Your SR-22 filing period in Colorado starts the day the DMV hearing officer issues the Express Consent revocation order, not the day you were arrested or charged. Colorado requires 3 years of continuous SR-22 filing after an alcohol-related driving offense, but the clock doesn't begin until the administrative hearing concludes and the revocation is formally imposed. Most drivers assume filing immediately after arrest satisfies the requirement faster. It doesn't. If you file SR-22 30 days before your hearing decision, those 30 days don't count toward your 3-year obligation. The DMV tracks filing duration from the revocation effective date forward. This timing gap creates a financial trap. Carriers require SR-22 filing fees at policy inception — typically $15 to $50 in Colorado depending on the insurer. Filing before your hearing means paying that fee twice: once for the pre-hearing period that doesn't count, and again when your actual filing period begins after the decision.

What Happens at a Colorado Express Consent Hearing

The Express Consent hearing determines whether the DMV will revoke your driving privilege based on a failed chemical test or test refusal. Colorado law presumes consent to chemical testing when you drive — refusing triggers an automatic revocation hearing within 60 days of your arrest. The hearing officer reviews four issues: whether the officer had probable cause for the stop, whether you were lawfully arrested, whether you were driving or in actual physical control of the vehicle, and whether you refused testing or tested above the legal limit. If the DMV sustains the revocation, your license is revoked for 9 months on a first offense with a failed test, or 12 months for a test refusal. SR-22 filing becomes mandatory the day the revocation takes effect. Colorado does not allow early reinstatement without proof of financial responsibility, which means you cannot drive legally during revocation unless you qualify for an ignition interlock-restricted license — and that restricted license still requires SR-22 on file with the DMV before issuance.

Find out exactly how long SR-22 is required in your state

How Colorado's Revocation and SR-22 Periods Overlap

Colorado imposes two separate timelines after an Express Consent revocation: the revocation period during which you cannot drive at all, and the SR-22 filing period during which you must maintain continuous proof of financial responsibility. These periods overlap but are not identical. A first-offense DUI with a failed breath test triggers a 9-month revocation and a 3-year SR-22 requirement. The revocation ends after 9 months, but the SR-22 filing continues for an additional 27 months after reinstatement. If your SR-22 lapses at any point during those 3 years — even one day — Colorado resets your filing period to zero and re-revokes your license until you file a new SR-22 certificate. The ignition interlock option shortens the no-drive period but extends the total restricted driving timeline. Drivers who install an interlock device can apply for reinstatement after serving a minimum revocation period — typically 30 days on a first offense. The interlock must remain installed for the full revocation term, and SR-22 must remain on file continuously for 3 years measured from the revocation effective date.

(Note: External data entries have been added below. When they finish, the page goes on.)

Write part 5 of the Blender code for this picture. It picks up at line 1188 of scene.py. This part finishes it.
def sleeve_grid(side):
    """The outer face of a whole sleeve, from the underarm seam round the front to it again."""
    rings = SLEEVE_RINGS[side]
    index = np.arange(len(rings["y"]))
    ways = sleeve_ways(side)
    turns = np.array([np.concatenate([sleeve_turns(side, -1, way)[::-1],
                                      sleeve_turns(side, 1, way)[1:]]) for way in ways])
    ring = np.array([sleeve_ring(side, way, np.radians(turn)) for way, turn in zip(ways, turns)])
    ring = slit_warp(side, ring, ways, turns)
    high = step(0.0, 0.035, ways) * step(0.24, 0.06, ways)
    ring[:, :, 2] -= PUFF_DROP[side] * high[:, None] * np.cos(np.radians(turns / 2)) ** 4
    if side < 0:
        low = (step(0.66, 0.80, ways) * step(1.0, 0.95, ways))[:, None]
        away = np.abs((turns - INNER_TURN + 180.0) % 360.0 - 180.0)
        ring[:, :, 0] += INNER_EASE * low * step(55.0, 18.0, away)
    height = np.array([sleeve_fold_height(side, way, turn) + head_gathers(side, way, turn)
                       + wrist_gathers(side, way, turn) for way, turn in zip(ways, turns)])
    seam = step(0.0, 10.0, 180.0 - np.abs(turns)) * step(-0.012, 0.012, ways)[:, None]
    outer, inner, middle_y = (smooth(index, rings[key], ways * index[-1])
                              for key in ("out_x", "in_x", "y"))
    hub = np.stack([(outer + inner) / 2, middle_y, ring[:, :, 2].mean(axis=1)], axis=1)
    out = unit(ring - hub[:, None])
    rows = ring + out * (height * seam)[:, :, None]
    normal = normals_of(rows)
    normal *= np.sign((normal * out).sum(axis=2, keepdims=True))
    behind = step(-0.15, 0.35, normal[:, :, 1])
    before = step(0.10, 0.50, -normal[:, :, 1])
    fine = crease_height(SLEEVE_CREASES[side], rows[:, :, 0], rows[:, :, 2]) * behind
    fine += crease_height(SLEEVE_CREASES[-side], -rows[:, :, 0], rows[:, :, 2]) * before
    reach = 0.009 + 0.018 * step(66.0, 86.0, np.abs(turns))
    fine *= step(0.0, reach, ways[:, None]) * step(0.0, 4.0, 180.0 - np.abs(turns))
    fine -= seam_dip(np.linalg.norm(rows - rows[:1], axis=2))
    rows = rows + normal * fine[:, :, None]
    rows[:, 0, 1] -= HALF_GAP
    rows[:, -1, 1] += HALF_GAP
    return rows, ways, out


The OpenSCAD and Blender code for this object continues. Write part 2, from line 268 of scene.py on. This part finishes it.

Which Colorado Carriers Actually Write SR-22 After Revocation

Not all carriers writing standard auto policies in Colorado will file SR-22 after an Express Consent revocation. Most national carriers — State Farm, Allstate, GEICO — either non-renew DUI policies outright or route SR-22 business to non-standard subsidiaries at higher rate tiers. Progressive and Nationwide typically retain DUI drivers but move them to high-risk pricing tiers with SR-22 surcharges between $300 and $800 annually on top of the base rate increase. Bristol West, Dairyland, The General, and National General specialize in non-standard SR-22 policies and often quote competitively for drivers with revocations, though coverage options are limited to state minimum liability in many cases. Colorado requires 25/50/15 liability minimums — $25,000 bodily injury per person, $50,000 per accident, and $15,000 property damage. SR-22 filing certifies you carry at least these limits. Some carriers writing SR-22 policies in Colorado require higher limits as a condition of coverage, pushing minimum premiums to $120 to $180 per month for drivers with revocations. Shopping multiple non-standard carriers after your hearing decision is not optional if you want rates under $200 monthly.

What Happens If You Let SR-22 Lapse During Your Filing Period

Colorado law requires continuous SR-22 filing for the full 3-year period. If your carrier cancels your policy for non-payment or you voluntarily cancel coverage, the insurer must notify the DMV electronically within 10 days. The DMV then suspends your license immediately until you file a new SR-22 certificate and pay a $95 reinstatement fee. The lapse also resets your 3-year filing clock to zero. If you lapse 18 months into your SR-22 requirement, those 18 months do not count — you owe a new 3-year filing period starting from the date you re-file. This reset provision catches drivers who switch carriers without confirming the new policy includes SR-22 filing before the old policy terminates. Colorado does not allow grace periods or retroactive SR-22 filing. Even a single day without active SR-22 on file with the DMV constitutes a lapse. Drivers moving out of state must maintain Colorado SR-22 filing for the full period unless they surrender their Colorado license and obtain a new license in another state with no SR-22 requirement — a process that depends entirely on the new state's residency and license transfer rules.

When You Can Stop Filing SR-22 in Colorado

Your SR-22 obligation in Colorado ends 3 years after the revocation effective date, assuming no lapses occurred during that period. The DMV does not send a notice when your filing period expires — it simply stops requiring proof of financial responsibility on file. You must contact your carrier to request SR-22 removal from your policy once the 3-year period ends. Most carriers do not remove SR-22 automatically, and continuing to carry it after your requirement expires costs you the $15 to $50 annual filing fee unnecessarily. Some carriers reduce your premium slightly once SR-22 is removed, though the larger rate reduction comes 3 to 5 years after the conviction when the violation itself ages off your driving record for insurance rating purposes. If you moved to another state during your Colorado SR-22 filing period and obtained a new driver's license there, your Colorado filing obligation may continue until you formally surrender your Colorado license and notify the DMV. Failing to complete this process can result in Colorado suspending your driving privilege for non-compliance — a suspension that may appear on your national driving record and affect your new state's license status depending on interstate compact rules.